**** Source material

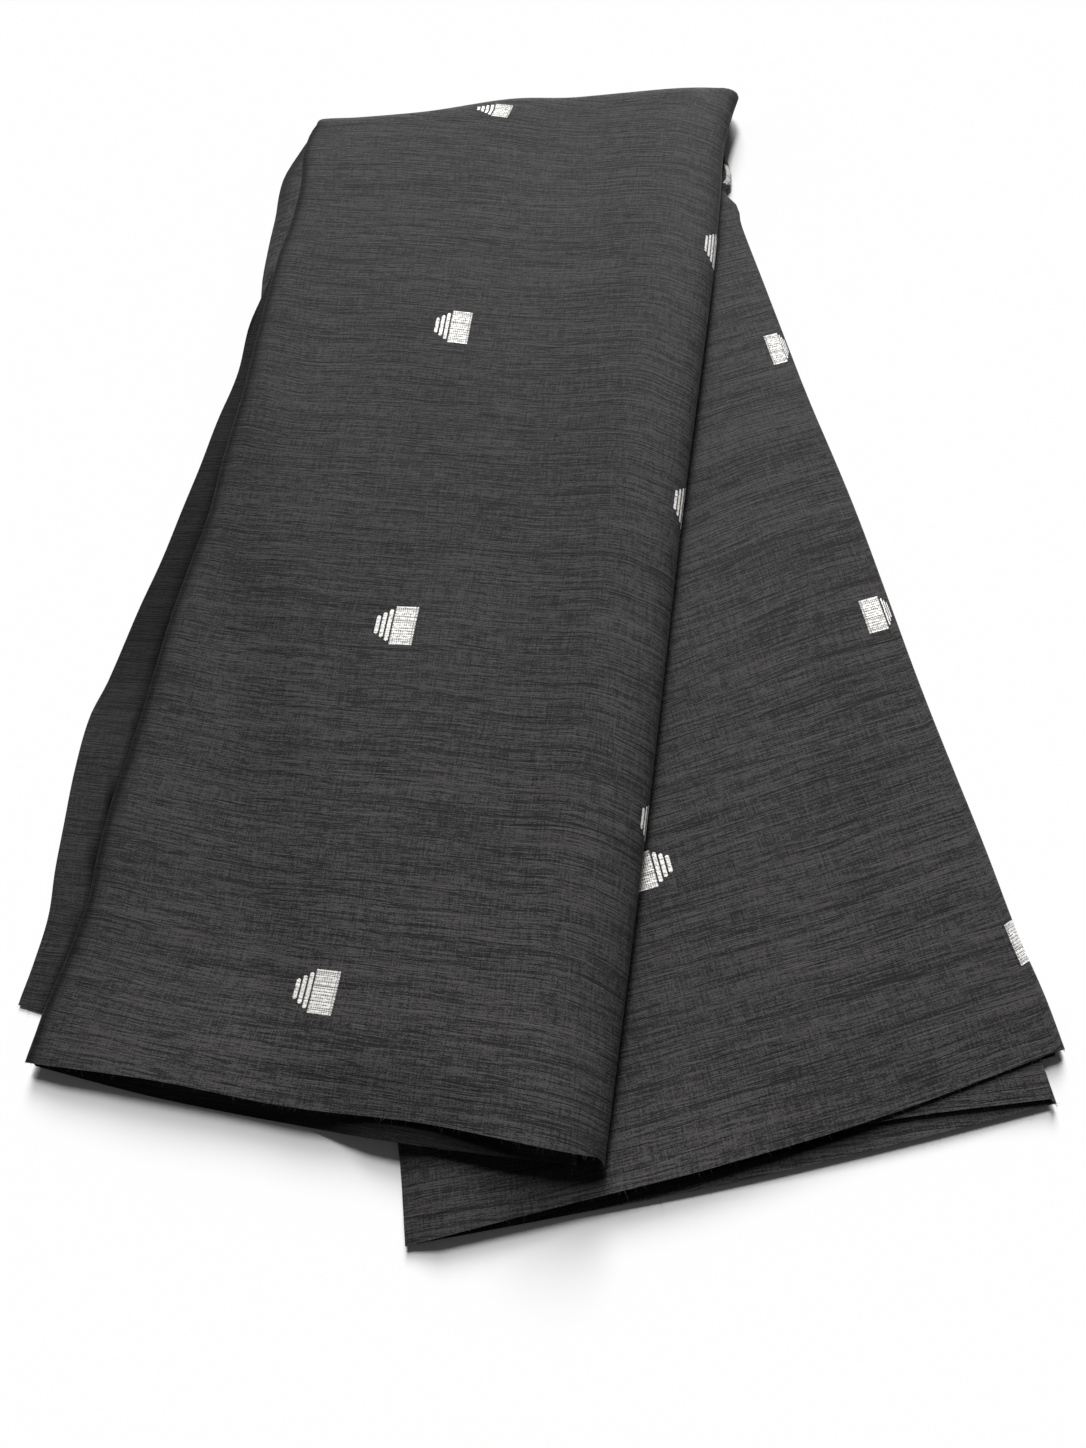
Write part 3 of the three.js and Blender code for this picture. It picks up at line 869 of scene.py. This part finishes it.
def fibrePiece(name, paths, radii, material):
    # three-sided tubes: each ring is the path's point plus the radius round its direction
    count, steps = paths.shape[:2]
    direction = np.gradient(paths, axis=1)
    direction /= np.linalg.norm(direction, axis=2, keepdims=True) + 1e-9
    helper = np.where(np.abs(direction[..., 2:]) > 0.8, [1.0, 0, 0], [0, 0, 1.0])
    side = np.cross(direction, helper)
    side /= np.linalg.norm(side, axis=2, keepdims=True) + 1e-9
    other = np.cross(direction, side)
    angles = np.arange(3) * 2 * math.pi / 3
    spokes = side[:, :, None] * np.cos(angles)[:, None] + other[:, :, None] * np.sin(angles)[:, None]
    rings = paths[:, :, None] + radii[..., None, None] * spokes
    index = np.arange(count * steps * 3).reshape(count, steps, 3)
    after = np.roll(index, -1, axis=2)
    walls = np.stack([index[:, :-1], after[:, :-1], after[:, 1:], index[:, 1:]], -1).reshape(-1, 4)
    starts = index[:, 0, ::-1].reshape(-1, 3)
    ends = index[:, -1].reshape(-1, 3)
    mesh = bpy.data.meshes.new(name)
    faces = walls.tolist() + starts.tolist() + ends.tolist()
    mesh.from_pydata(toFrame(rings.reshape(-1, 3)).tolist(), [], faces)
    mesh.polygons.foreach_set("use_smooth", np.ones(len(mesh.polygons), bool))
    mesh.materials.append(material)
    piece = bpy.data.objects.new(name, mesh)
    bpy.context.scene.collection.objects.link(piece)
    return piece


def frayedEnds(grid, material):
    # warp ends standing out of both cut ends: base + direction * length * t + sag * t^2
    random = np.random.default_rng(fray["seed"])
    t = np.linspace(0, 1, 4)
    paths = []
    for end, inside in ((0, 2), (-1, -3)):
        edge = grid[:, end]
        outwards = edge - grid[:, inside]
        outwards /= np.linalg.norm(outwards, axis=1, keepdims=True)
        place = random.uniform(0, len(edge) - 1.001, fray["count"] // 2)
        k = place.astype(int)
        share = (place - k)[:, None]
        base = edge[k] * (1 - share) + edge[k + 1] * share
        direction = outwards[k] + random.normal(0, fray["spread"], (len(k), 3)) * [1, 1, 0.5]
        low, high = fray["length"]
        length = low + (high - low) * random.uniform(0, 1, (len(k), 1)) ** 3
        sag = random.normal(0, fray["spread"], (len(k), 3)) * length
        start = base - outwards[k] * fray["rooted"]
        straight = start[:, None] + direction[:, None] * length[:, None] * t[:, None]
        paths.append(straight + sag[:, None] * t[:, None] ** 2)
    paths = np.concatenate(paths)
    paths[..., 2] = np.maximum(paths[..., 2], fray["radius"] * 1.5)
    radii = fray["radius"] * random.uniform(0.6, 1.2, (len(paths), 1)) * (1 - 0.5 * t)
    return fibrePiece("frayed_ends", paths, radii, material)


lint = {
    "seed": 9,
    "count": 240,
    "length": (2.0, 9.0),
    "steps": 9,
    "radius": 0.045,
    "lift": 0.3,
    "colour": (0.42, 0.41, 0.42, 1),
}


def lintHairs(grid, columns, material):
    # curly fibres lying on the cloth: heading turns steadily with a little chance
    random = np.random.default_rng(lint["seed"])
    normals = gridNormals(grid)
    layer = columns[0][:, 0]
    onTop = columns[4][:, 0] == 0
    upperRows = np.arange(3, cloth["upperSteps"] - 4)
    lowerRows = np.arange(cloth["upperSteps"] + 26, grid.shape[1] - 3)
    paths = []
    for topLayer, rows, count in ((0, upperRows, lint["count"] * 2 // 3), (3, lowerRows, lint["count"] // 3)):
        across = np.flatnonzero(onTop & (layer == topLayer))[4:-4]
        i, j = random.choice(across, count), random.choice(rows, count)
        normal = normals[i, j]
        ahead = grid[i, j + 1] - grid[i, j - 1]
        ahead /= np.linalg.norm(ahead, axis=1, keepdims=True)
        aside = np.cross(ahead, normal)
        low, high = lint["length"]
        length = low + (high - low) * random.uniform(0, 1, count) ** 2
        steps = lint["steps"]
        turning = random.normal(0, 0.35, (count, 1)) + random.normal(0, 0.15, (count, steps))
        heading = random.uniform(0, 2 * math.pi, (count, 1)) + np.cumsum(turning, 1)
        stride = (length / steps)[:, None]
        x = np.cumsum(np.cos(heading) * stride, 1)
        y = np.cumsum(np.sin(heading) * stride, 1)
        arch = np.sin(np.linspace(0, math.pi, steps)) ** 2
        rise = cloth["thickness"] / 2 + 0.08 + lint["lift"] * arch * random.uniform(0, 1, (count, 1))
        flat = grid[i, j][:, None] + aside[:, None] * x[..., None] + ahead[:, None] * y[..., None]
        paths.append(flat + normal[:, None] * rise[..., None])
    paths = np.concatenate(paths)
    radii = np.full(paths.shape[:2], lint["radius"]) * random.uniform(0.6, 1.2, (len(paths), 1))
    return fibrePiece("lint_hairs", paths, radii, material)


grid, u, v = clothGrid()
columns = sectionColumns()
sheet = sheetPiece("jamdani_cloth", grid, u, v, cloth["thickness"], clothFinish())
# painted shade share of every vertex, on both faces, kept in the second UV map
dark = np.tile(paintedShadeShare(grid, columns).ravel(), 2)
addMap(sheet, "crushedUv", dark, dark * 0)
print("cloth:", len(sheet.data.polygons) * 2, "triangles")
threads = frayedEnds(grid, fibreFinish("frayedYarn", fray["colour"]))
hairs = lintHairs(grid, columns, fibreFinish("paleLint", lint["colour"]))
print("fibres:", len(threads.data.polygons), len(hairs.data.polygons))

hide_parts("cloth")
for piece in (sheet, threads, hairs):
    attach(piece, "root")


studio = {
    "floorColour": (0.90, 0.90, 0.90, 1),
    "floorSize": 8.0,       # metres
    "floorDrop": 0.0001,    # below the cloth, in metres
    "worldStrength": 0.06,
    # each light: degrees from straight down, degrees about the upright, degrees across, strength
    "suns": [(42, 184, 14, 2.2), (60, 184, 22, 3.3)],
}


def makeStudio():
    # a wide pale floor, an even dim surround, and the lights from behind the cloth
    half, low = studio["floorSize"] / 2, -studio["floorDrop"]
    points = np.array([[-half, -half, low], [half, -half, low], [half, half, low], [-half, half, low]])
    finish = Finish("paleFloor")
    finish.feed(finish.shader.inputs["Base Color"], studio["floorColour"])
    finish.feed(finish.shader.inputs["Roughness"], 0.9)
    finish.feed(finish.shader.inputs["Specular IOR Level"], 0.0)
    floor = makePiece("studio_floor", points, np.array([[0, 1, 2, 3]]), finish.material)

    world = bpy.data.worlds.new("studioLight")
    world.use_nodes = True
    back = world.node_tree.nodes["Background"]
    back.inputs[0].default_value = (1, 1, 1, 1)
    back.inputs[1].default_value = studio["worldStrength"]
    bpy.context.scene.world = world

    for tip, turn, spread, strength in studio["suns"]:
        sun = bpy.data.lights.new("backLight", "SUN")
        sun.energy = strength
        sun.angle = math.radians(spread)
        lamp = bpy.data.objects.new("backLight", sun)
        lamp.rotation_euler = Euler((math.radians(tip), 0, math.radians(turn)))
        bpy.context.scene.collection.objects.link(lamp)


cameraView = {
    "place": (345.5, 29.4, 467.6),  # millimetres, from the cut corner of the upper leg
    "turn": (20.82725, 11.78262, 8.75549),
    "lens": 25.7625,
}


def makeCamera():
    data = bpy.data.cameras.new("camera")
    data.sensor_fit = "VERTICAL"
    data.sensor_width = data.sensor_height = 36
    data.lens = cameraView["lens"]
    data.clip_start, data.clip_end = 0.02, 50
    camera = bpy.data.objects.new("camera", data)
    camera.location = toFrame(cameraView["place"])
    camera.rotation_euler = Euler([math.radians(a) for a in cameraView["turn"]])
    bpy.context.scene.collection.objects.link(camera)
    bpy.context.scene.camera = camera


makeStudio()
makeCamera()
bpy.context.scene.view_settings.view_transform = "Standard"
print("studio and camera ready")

********

Task requirements: From the data above, copy out every line with the string "three" in it.

Exercise output:
Write part 3 of the three.js and Blender code for this picture. It picks up at line 869 of scene.py. This part finishes it.
    # three-sided tubes: each ring is the path's point plus the radius round its direction